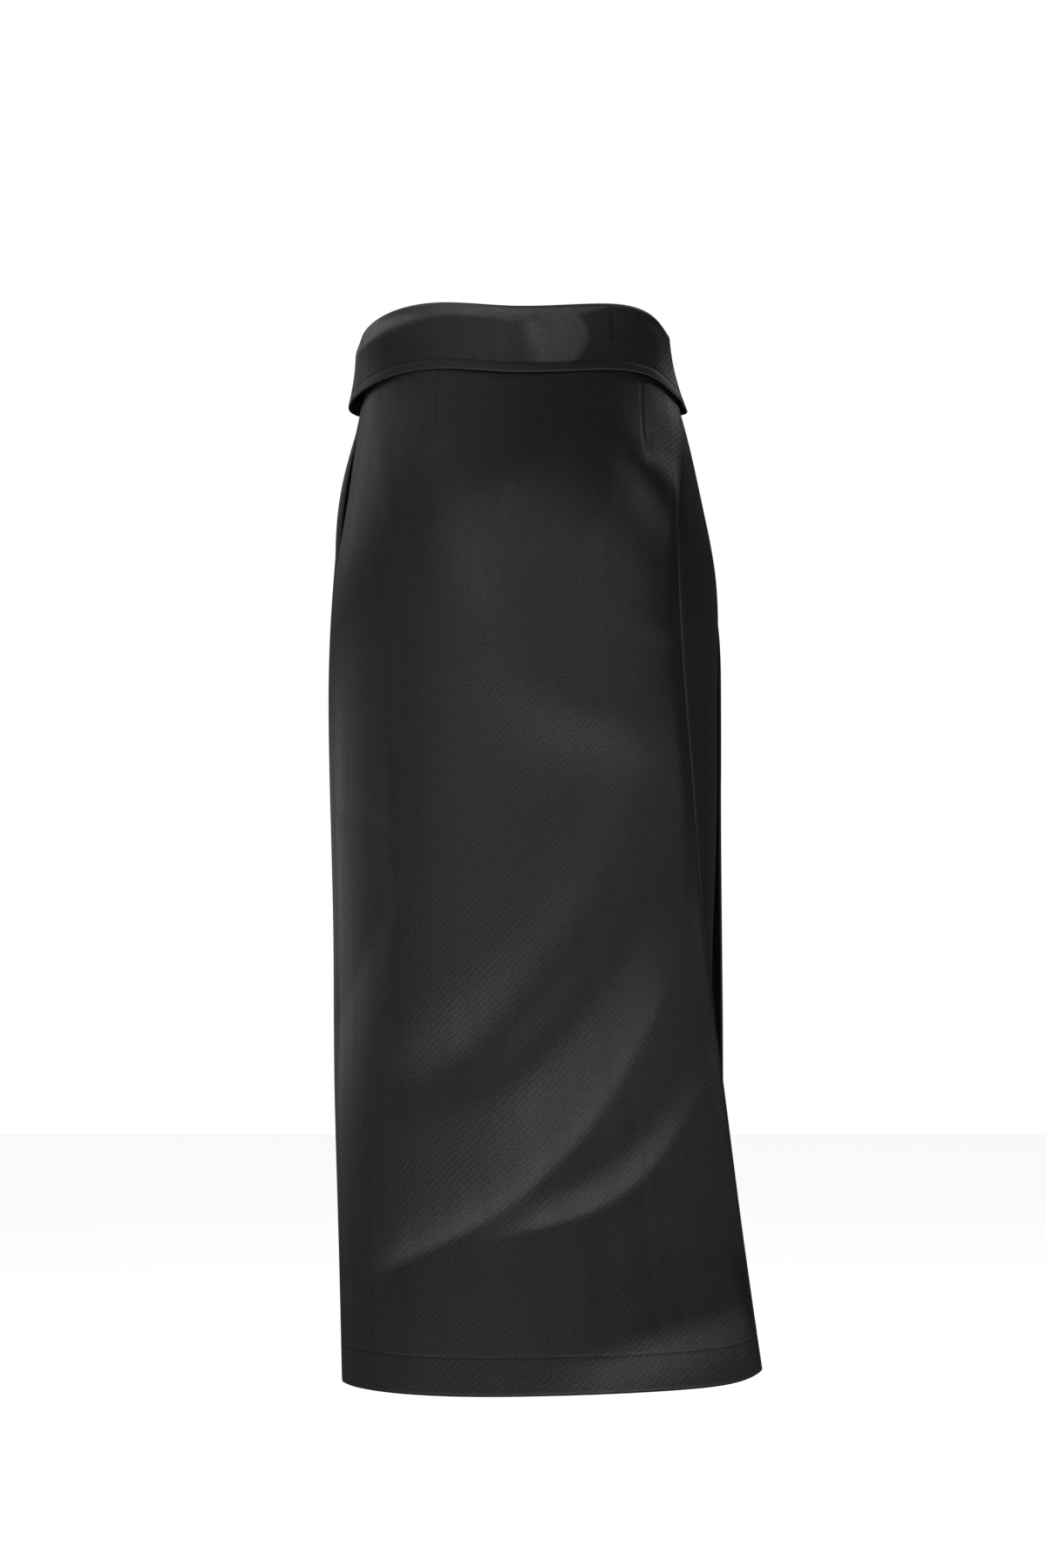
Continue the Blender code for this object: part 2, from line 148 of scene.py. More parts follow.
def make_background():
    """White to the camera, and a dim cool room to the cloth."""
    world = bpy.data.worlds.new("Studio")
    world.use_nodes = True
    bpy.context.scene.world = world
    nodes = world.node_tree.nodes
    links = world.node_tree.links
    room = nodes["Background"]
    room.inputs["Color"].default_value = ROOM_COLOR
    room.inputs["Strength"].default_value = SURROUND
    seen = nodes.new("ShaderNodeBackground")
    seen.inputs["Color"].default_value = (1, 1, 1, 1)
    seen.inputs["Strength"].default_value = BACKGROUND
    path = nodes.new("ShaderNodeLightPath")
    mix = nodes.new("ShaderNodeMixShader")
    links.new(path.outputs["Is Camera Ray"], mix.inputs["Fac"])
    links.new(room.outputs["Background"], mix.inputs[1])
    links.new(seen.outputs["Background"], mix.inputs[2])
    links.new(mix.outputs["Shader"], nodes["World Output"].inputs["Surface"])


floor = make_floor()
make_background()
bpy.context.scene.view_settings.view_transform = "Standard"
print("floor at", FLOOR_Z)

# %% [markdown]
# Two wide lights lie just above the floor and shine up, as white boards on a studio floor do. They
# give the flat parts of the panels their even grey. The boxes in front light the upper sides of the
# folds, the sweeps behind edge the silhouette, and two small reflectors stand near the back and
# break up the upper panel. Their light is a little warm, against the room's cool shade.

# %% Soft boxes
WARM_WHITE = (1.0, 0.985, 0.96)


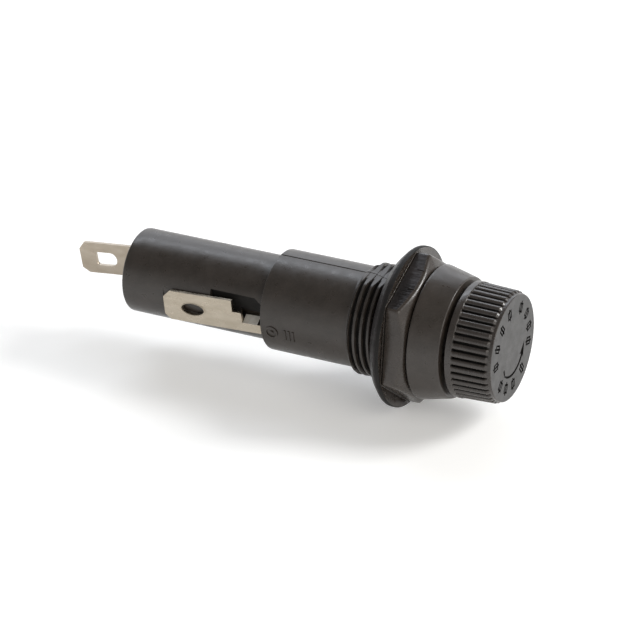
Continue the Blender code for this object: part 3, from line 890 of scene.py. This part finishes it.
def carrier_spring():
    """The compression spring, its end coils closed up."""
    curve = bpy.data.curves.new("spring_piece", "CURVE")
    curve.dimensions = "3D"
    curve.bevel_depth = SPRING_WIRE_R * 1e-3
    curve.bevel_resolution = 3
    curve.use_fill_caps = True
    spline = curve.splines.new("POLY")
    turns, per_turn, radius = 8, 36, 2.45
    low, high = -1.25, 8.5
    spline.points.add(turns * per_turn)
    for i, point in enumerate(spline.points):
        share = i / (turns * per_turn)
        angle = math.tau * turns * share
        rise = share - 0.035 * math.sin(math.tau * share) * 2
        y = low + (high - low) * rise
        x, z = radius * 1e-3 * math.cos(angle), radius * 1e-3 * math.sin(angle)
        point.co = (x, y * 1e-3, z, 1)
    obj = bpy.data.objects.new("spring_piece", curve)
    bpy.context.scene.collection.objects.link(obj)
    spring = evaluated(obj)
    finish_piece(spring, "plunger", [STEEL], ["carrier_spring"], sharp=60)
    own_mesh(spring)


def fuse():
    """Glass cartridge fuse: crimped caps, tube, wire and solder."""
    front = [
        (FUSE_R, FUSE_FRONT, 0.3), (FUSE_R, 15.9, 0.1), (3.12, 16.15, 0.1), (FUSE_R, 16.5, 0.1),
        (2.905, 16.5, 0.04), (2.905, 10.5, 0.0),
    ]
    rear = [(r, FUSE_FRONT + FUSE_REAR - y, size) for r, y, size in front]
    for name, profile in (("fuse_cap_front", front), ("fuse_cap_rear", rear)):
        cap = turned(name + "_piece", profile, 96, ring=False)
        finish_piece(cap, "fuse", [NICKEL], [name])
    tube = [
        (2.65, GLASS_FRONT, 0.15), (2.65, GLASS_REAR, 0.15), (2.0, GLASS_REAR, 0.12),
        (2.0, GLASS_FRONT, 0.12),
    ]
    glass_tube = turned("fuse_tube_piece", tube, 96)
    finish_piece(glass_tube, "fuse", [GLASS], ["fuse_glass"])
    solder_ends = (("fuse_solder_front", GLASS_FRONT, 1), ("fuse_solder_rear", GLASS_REAR, -1))
    for name, y, way in solder_ends:
        bead = [(1.7, y, 0.2), (1.3, y + 0.5 * way, 0.3), (0.4, y + 1.3 * way, 0.15)]
        blob = turned(name + "_piece", bead, 48, ring=False)
        finish_piece(blob, "fuse", [SOLDER], [name])
    wire = [(0.15, 12.3, 0.03), (0.15, 39.75, 0.03)]
    element = turned("fuse_wire_piece", wire, 24, ring=False)
    finish_piece(element, "fuse", [STEEL], ["fuse_element"])


# ---- studio ----------------------------------------------------------------------------------
def floor():
    bpy.ops.mesh.primitive_plane_add(size=6, location=(0, 0, FLOOR_HEIGHT))
    plane = bpy.context.object
    plane.name = "floor"
    m = Nodes("pale_floor")
    colour = m.mix(m.noise(6, 2), (0.90, 0.90, 0.895), (0.93, 0.93, 0.925))
    m.link(colour, m.shader.inputs["Base Color"])
    m.set(Roughness=0.9, Specular_IOR_Level=0.1)
    m.set(Emission_Color=(1.0, 0.99, 0.97, 1), Emission_Strength=0.22)
    plane.data.materials.append(m.material)


def softbox(name, towards, distance, size, radiance, tint=(1, 1, 1)):
    """A square-cornered soft light at a direction from the object, of a given brightness."""
    light = bpy.data.lights.new(name, "AREA")
    light.shape = "RECTANGLE"
    light.size, light.size_y = size
    light.energy = radiance * math.pi * size[0] * size[1]
    light.color = tint
    obj = bpy.data.objects.new(name, light)
    bpy.context.scene.collection.objects.link(obj)
    aim = Vector(towards).normalized()
    obj.location = aim * distance + Vector((0, 0.02, 0))
    obj.rotation_mode = "QUATERNION"
    obj.rotation_quaternion = aim.to_track_quat("Z", "Y")
    obj.visible_camera = False


def studio():
    """A pale floor, a world that darkens with height, and four soft lights."""
    floor()
    world = bpy.data.worlds.new("studio")
    bpy.context.scene.world = world
    world.use_nodes = True
    tree = world.node_tree
    backdrop = tree.nodes["Background"]
    height = tree.nodes.new("ShaderNodeSeparateXYZ")
    fall = tree.nodes.new("ShaderNodeMapRange")
    fall.interpolation_type = "SMOOTHSTEP"
    fall.inputs["From Min"].default_value, fall.inputs["From Max"].default_value = 0.12, 0.6
    fall.inputs["To Min"].default_value, fall.inputs["To Max"].default_value = 0.85, 0.2
    direction = tree.nodes.new("ShaderNodeTexCoord").outputs["Generated"]
    tree.links.new(direction, height.inputs["Vector"])
    tree.links.new(height.outputs["Z"], fall.inputs["Value"])
    tree.links.new(fall.outputs["Result"], backdrop.inputs["Strength"])
    backdrop.inputs["Color"].default_value = (1, 1, 1, 1)
    softbox("back_box", (0.72, 0.40, 0.52), 1.2, (1.2, 0.9), 1.35, (0.87, 0.92, 1.0))
    softbox("strip_box", (0.50, 0.42, 0.76), 1.1, (0.9, 0.2), 4.6, (0.87, 0.92, 1.0))
    softbox("front_box", (-0.45, -0.65, 0.6), 1.2, (0.8, 0.8), 2.6, (1.0, 0.965, 0.91))
    softbox("rim_box", (0.41, -0.72, 0.56), 1.2, (0.36, 0.36), 24.0, (1.0, 0.995, 0.985))


def camera():
    """The camera at the viewing angle, from its three directions and its place in metres."""
    data = bpy.data.cameras.new("photo_angle")
    data.sensor_width = 36.0
    data.lens = 168.75
    data.clip_start, data.clip_end = 0.01, 20
    obj = bpy.data.objects.new("photo_angle", data)
    bpy.context.scene.collection.objects.link(obj)
    right = (0.44400, -0.89508, -0.04119)
    up = (0.47016, 0.19359, 0.86109)
    forward = (0.76277, 0.40169, -0.50678)
    place = Matrix.Identity(4)
    for row in range(3):
        place[row][0], place[row][1], place[row][2] = right[row], up[row], -forward[row]
    place.translation = (-0.320586, -0.151399, 0.210864)
    obj.matrix_world = place
    bpy.context.scene.camera = obj


holder_shell()
mounting_nut()
panel_gasket()
knob()
side_terminal()
end_terminal()
contact_sleeve()
rivets()
cups()
carrier_ferrule()
carrier_spring()
fuse()
studio()
camera()
bpy.context.scene.view_settings.view_transform = "Standard"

◇ ◇ ◇ ◇ ◇

**Exercise prompt**
Repeat, unchanged, every line from the one that contains "Continue the Blender code for this object: part 3, from" to the one that contains "own_mesh(spring)", including both, and no other line.

**Solution**
Continue the Blender code for this object: part 3, from line 890 of scene.py. This part finishes it.
def carrier_spring():
    """The compression spring, its end coils closed up."""
    curve = bpy.data.curves.new("spring_piece", "CURVE")
    curve.dimensions = "3D"
    curve.bevel_depth = SPRING_WIRE_R * 1e-3
    curve.bevel_resolution = 3
    curve.use_fill_caps = True
    spline = curve.splines.new("POLY")
    turns, per_turn, radius = 8, 36, 2.45
    low, high = -1.25, 8.5
    spline.points.add(turns * per_turn)
    for i, point in enumerate(spline.points):
        share = i / (turns * per_turn)
        angle = math.tau * turns * share
        rise = share - 0.035 * math.sin(math.tau * share) * 2
        y = low + (high - low) * rise
        x, z = radius * 1e-3 * math.cos(angle), radius * 1e-3 * math.sin(angle)
        point.co = (x, y * 1e-3, z, 1)
    obj = bpy.data.objects.new("spring_piece", curve)
    bpy.context.scene.collection.objects.link(obj)
    spring = evaluated(obj)
    finish_piece(spring, "plunger", [STEEL], ["carrier_spring"], sharp=60)
    own_mesh(spring)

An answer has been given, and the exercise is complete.